知識面では、財務会計だけでなく人事労務HRなどのパートナーCFOで直面する経営者からの課題に対して、どう対峙していくのかをしっかりと学べる講座です。
興味ある方はぜひ受講してみてください。パートナーCFOの活動が世の中に広がっていけばいいなと思います。

伊藤さん、本日はありがとうございました!

【伊藤 直也さんプロフィール】
公認会計士、税理士
一般社団法人 セカンドファミリー 代表理事 https://secondfamily798.com/

埼玉県出身。大学卒業後、税理士事務所等で働きながら公認会計士試験に合格。エンターテイメント系事業会社の経理部長としてM&Aに携わり、その後教育系の会社に経理部長として転職しIPOを実現させた。
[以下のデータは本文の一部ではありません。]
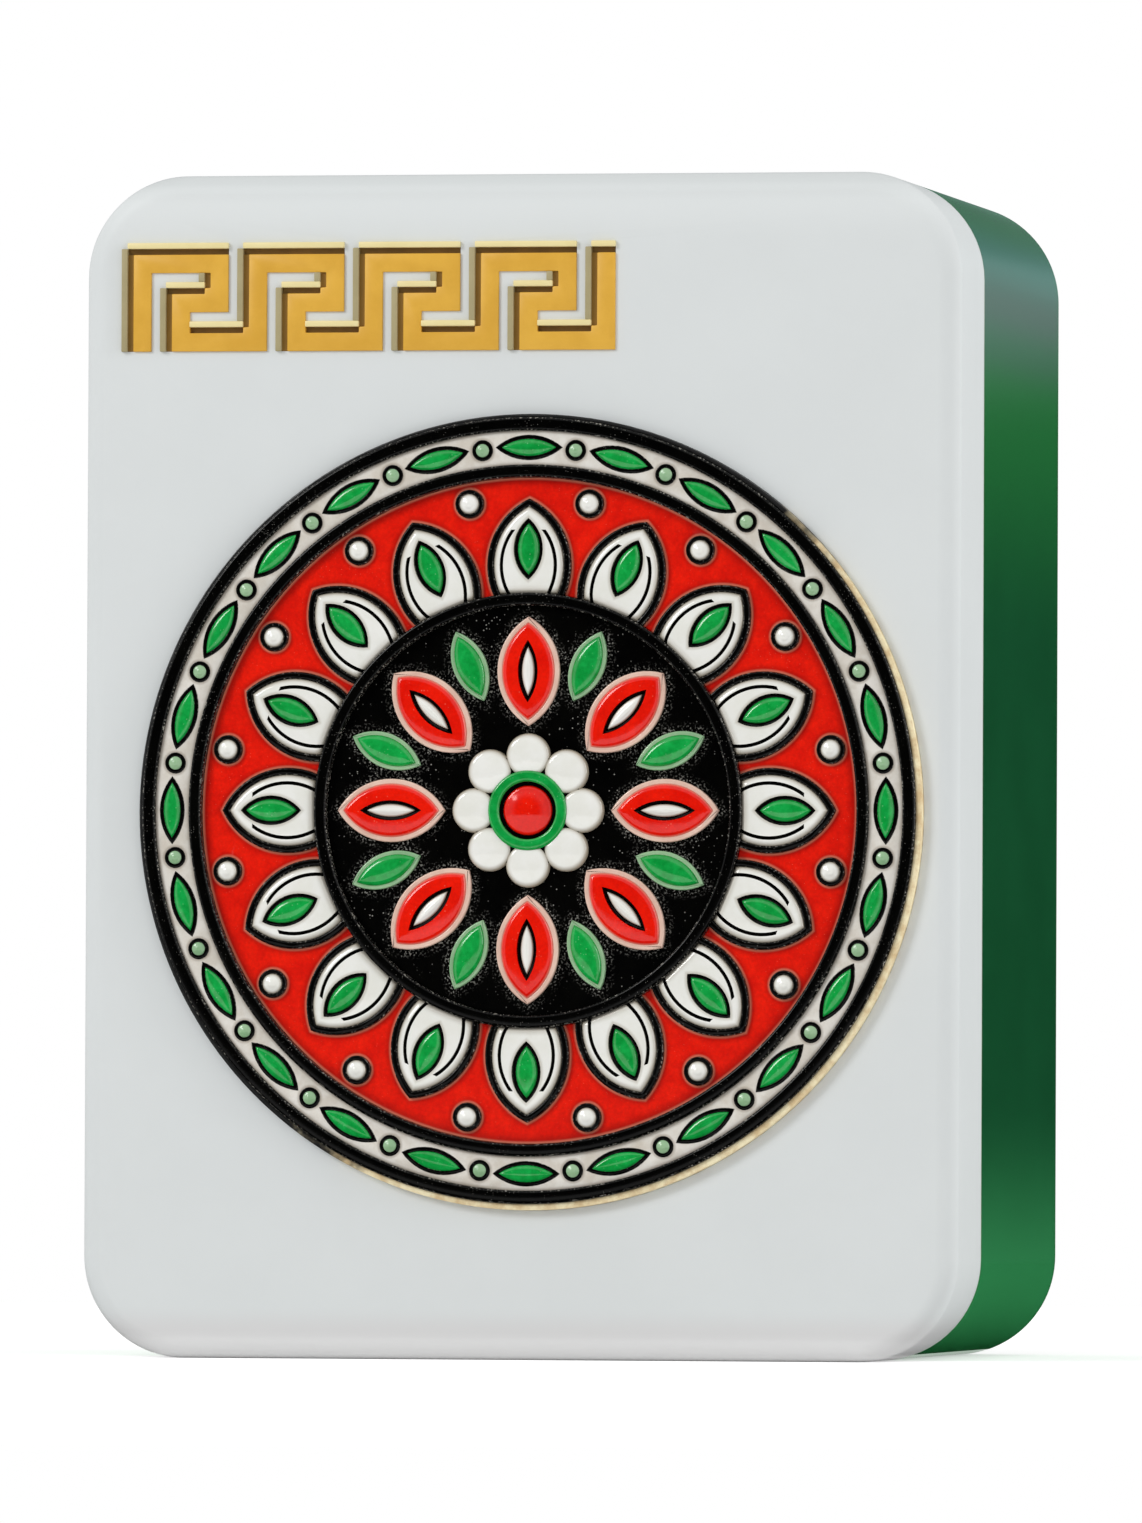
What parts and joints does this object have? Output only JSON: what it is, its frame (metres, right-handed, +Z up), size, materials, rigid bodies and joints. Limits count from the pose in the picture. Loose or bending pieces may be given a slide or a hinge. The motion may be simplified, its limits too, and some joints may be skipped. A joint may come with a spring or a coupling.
{
  "type": "mahjong tile",
  "caption": "Rounded two-colour mahjong tile standing on its bottom edge, with a white face, a green back, a raised enamelled flower medallion and an inlaid gold key fret.",
  "frame": {"origin": "centre of the tile's box on the surface that it stands on", "axes": "+Z up, from the bottom edge to the top edge; +X to the viewer's right, across the face; +Y away from the viewer, from the face to the back"},
  "size_m": [0.03, 0.023, 0.04],
  "materials": {
    "white_plastic": "polished white moulded plastic",
    "green_plastic": "polished deep green moulded plastic",
    "bond_glue": "clear cured glue",
    "cream_resin": "cast cream resin",
    "black_enamel": "glossy black resin enamel with pale dust at its raised edges",
    "ivory_enamel": "glossy domed ivory resin enamel",
    "green_enamel": "glossy domed green resin enamel",
    "pale_green_enamel": "glossy pale green resin enamel",
    "red_enamel": "mottled red resin enamel",
    "cream_enamel": "glossy cream resin enamel",
    "gold_fill": "satin gold paint fill",
    "umber_fill": "dark gold paint in the step",
    "brown_fill": "brown gold paint in the shallow step",
    "pale_gold_fill": "pale gold paint on the raised edge",
    "olive_fill": "olive gold paint on the raised edge"
  },
  "bodies": {
    "root": {"face_slab": "white_plastic", "bond_film": "bond_glue", "back_slab": "green_plastic", "medallion_casting": "cream_resin", "medallion_glue": "bond_glue", "outer_rim_enamel": "black_enamel", "band_enamel": "ivory_enamel", "band_outlines": "black_enamel", "band_beads": "green_enamel", "band_pearls": "pale_green_enamel", "middle_ring_enamel": "black_enamel", "red_field_enamel": "red_enamel", "petal_outlines": "black_enamel", "ivory_petals": "ivory_enamel", "petal_veins": "black_enamel", "heart_outlines": "black_enamel", "green_hearts": "green_enamel", "bud_outlines": "black_enamel", "ivory_buds": "ivory_enamel", "inner_ring_enamel": "black_enamel", "black_field_enamel": "black_enamel", "flower_rims": "cream_enamel", "flower_petals": "red_enamel", "drop_outlines": "black_enamel", "ivory_drops": "ivory_enamel", "leaf_rims": "pale_green_enamel", "green_leaves": "green_enamel", "centre_flower": "ivory_enamel", "centre_lines": "black_enamel", "centre_ring": "green_enamel", "centre_dome": "red_enamel", "fret_gold": "gold_fill", "fret_dark_step": "umber_fill", "fret_brown_step": "brown_fill", "fret_light_edge": "pale_gold_fill", "fret_olive_edge": "olive_fill"}
  },
  "joints": []
}
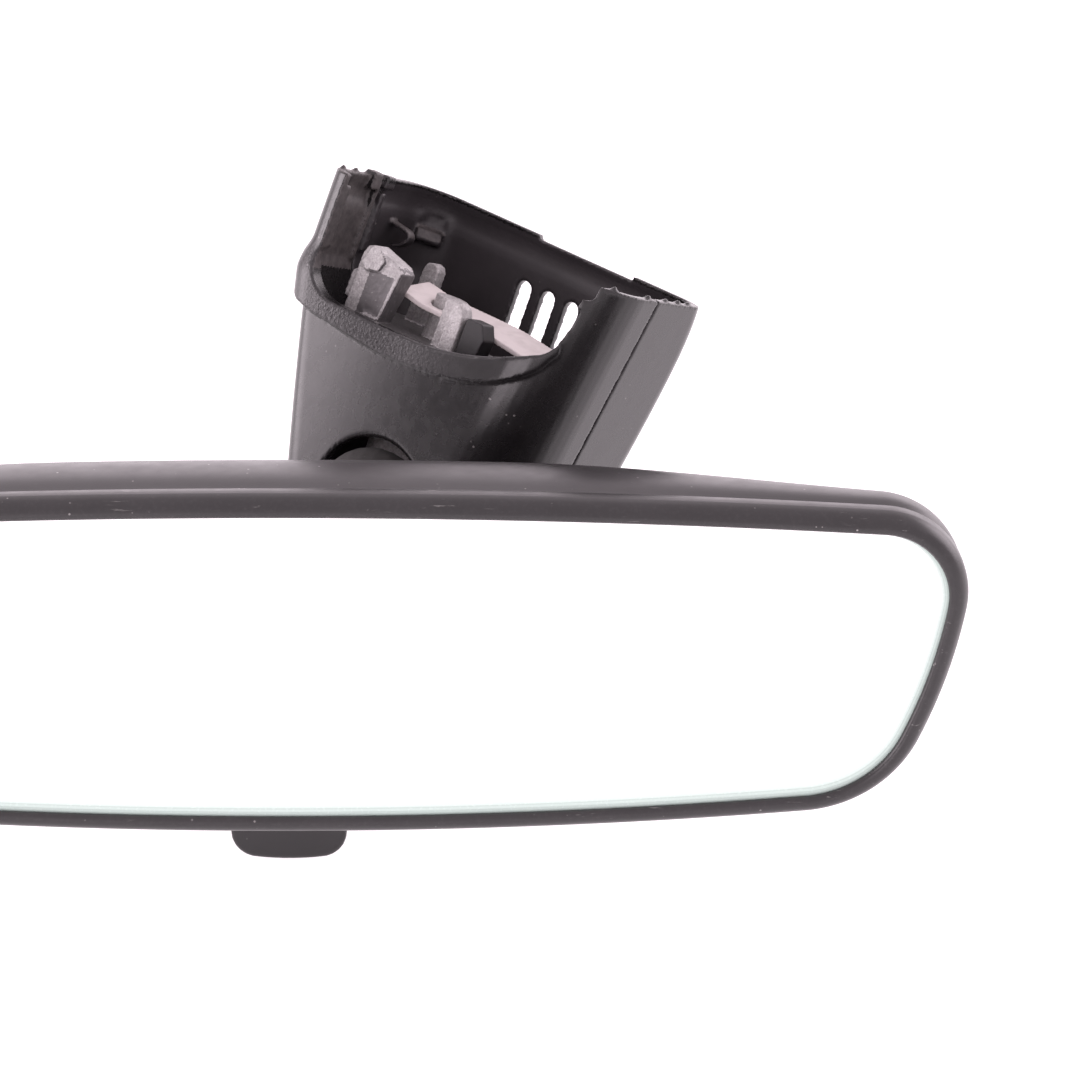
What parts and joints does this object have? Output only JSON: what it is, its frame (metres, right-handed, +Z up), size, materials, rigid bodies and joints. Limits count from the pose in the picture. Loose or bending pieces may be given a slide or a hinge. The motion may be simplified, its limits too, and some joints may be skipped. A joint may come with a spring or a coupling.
{
  "type": "interior rearview mirror",
  "caption": "Interior rearview mirror: wide trapezoid head with a flip lever, on a ball joint and a short arm that enters a slotted two-piece mount cover over a cast windscreen foot.",
  "frame": {"origin": "centre of the round bearing pad on the mount foot, where the foot meets the seat on the windscreen", "axes": "+X along the mirror head, to the right of a driver who looks at the glass; +Y away from the driver; +Z up. The head is upright and the mount is turned about its ball, as it lay when it was measured"},
  "size_m": [0.2384, 0.1182, 0.1081],
  "materials": {
    "case_plastic": "satin black moulded plastic, fine grain, light dust and scuffs",
    "cover_plastic": "satin black moulded plastic with a fine leather grain",
    "black_plastic": "satin black plastic",
    "mirror_silver": "silvered wedge glass with a ground edge",
    "foam": "closed-cell foam",
    "nylon": "moulded nylon",
    "cast_zinc": "rough die-cast zinc alloy, bare",
    "steel": "bright steel",
    "spring_steel": "spring steel with a pale coating",
    "rubber": "black moulded rubber"
  },
  "bodies": {
    "mount": {"foot_casting": "cast_zinc", "mount_arm": "cast_zinc", "arm_pin": "steel", "arm_boot": "rubber", "ball_stud": "steel", "retaining_spring": "spring_steel", "damper_block": "nylon", "cover_rear": "cover_plastic", "cover_front": "cover_plastic"},
    "liner": {"ball_liner": "nylon"},
    "sleeve": {"ball_sleeve": "nylon"},
    "bracket": {"pivot_bracket": "steel", "socket_cup": "cast_zinc", "socket_clamp": "steel", "clamp_screw_left": "steel", "clamp_screw_right": "steel", "bracket_bumper_left": "rubber", "bracket_bumper_right": "rubber"},
    "head": {"front_bezel": "case_plastic", "mirror_glass": "mirror_silver", "mirror_pad": "foam", "glass_carrier": "black_plastic", "rear_case": "case_plastic", "hinge_pin": "steel", "lever_pin": "steel", "detent_spring": "spring_steel"},
    "lever": {"toggle_lever": "black_plastic"}
  },
  "joints": [
    {"name": "head_yaw", "type": "hinge", "parent": "mount", "child": "liner", "pos_m": [-0.0287, -0.0589, -0.0351], "axis": [0, 0, 1], "range_deg": [-50, 6]},
    {"name": "head_roll", "type": "hinge", "parent": "liner", "child": "sleeve", "pos_m": [-0.0287, -0.0589, -0.0351], "axis": [0, 1, 0], "range_deg": [-12, 26]},
    {"name": "head_pitch", "type": "hinge", "parent": "sleeve", "child": "bracket", "pos_m": [-0.0287, -0.0589, -0.0351], "axis": [1, 0, 0], "range_deg": [-10, 24]},
    {"name": "anti_dazzle_flip", "type": "hinge", "parent": "bracket", "child": "head", "pos_m": [-0.0287, -0.0719, -0.0221], "axis": [1, 0, 0], "range_deg": [-4, 0]},
    {"name": "lever_swing", "type": "hinge", "parent": "head", "child": "lever", "pos_m": [-0.0287, -0.0719, -0.0631], "axis": [1, 0, 0], "range_deg": [-24, 0]}
  ],
  "couplings": [
    {"joint": "lever_swing", "follows": "anti_dazzle_flip", "ratio": 6}
  ]
}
現在はその教育系会社に所属しながら、副業としてパートナーCFOや、妻の実家(農家)でイチゴやマンゴーを栽培するなど、非常に多彩な活動をしている。YouTubeでの情報発信も活発。熱心な西武ライオンズファン。

FMぎのわん(沖縄県宜野湾市のコミュニティラジオ局)
放送:毎週土曜日14時~14時30分 番組名:「GIVE. GIVE. GIVE」
https://fmginowan.com/
YouTubeチャンネル
https://www.youtube.com/@givegivegive514

<編集後記>
伊藤さんの活動は多岐にわたりますが、その向上心と他者への貢献意欲の高さには頭が下がります。IPOの経験を日本パートナーCFO協会で共有してくださることも、ぜひこれから楽しみにしています!
伊藤さんのエネルギーがあれば、ビジョンであるパートナーCFO事業、農業、自動養護施設事業の好循環が生まれることを間違いないと思います。応援しています!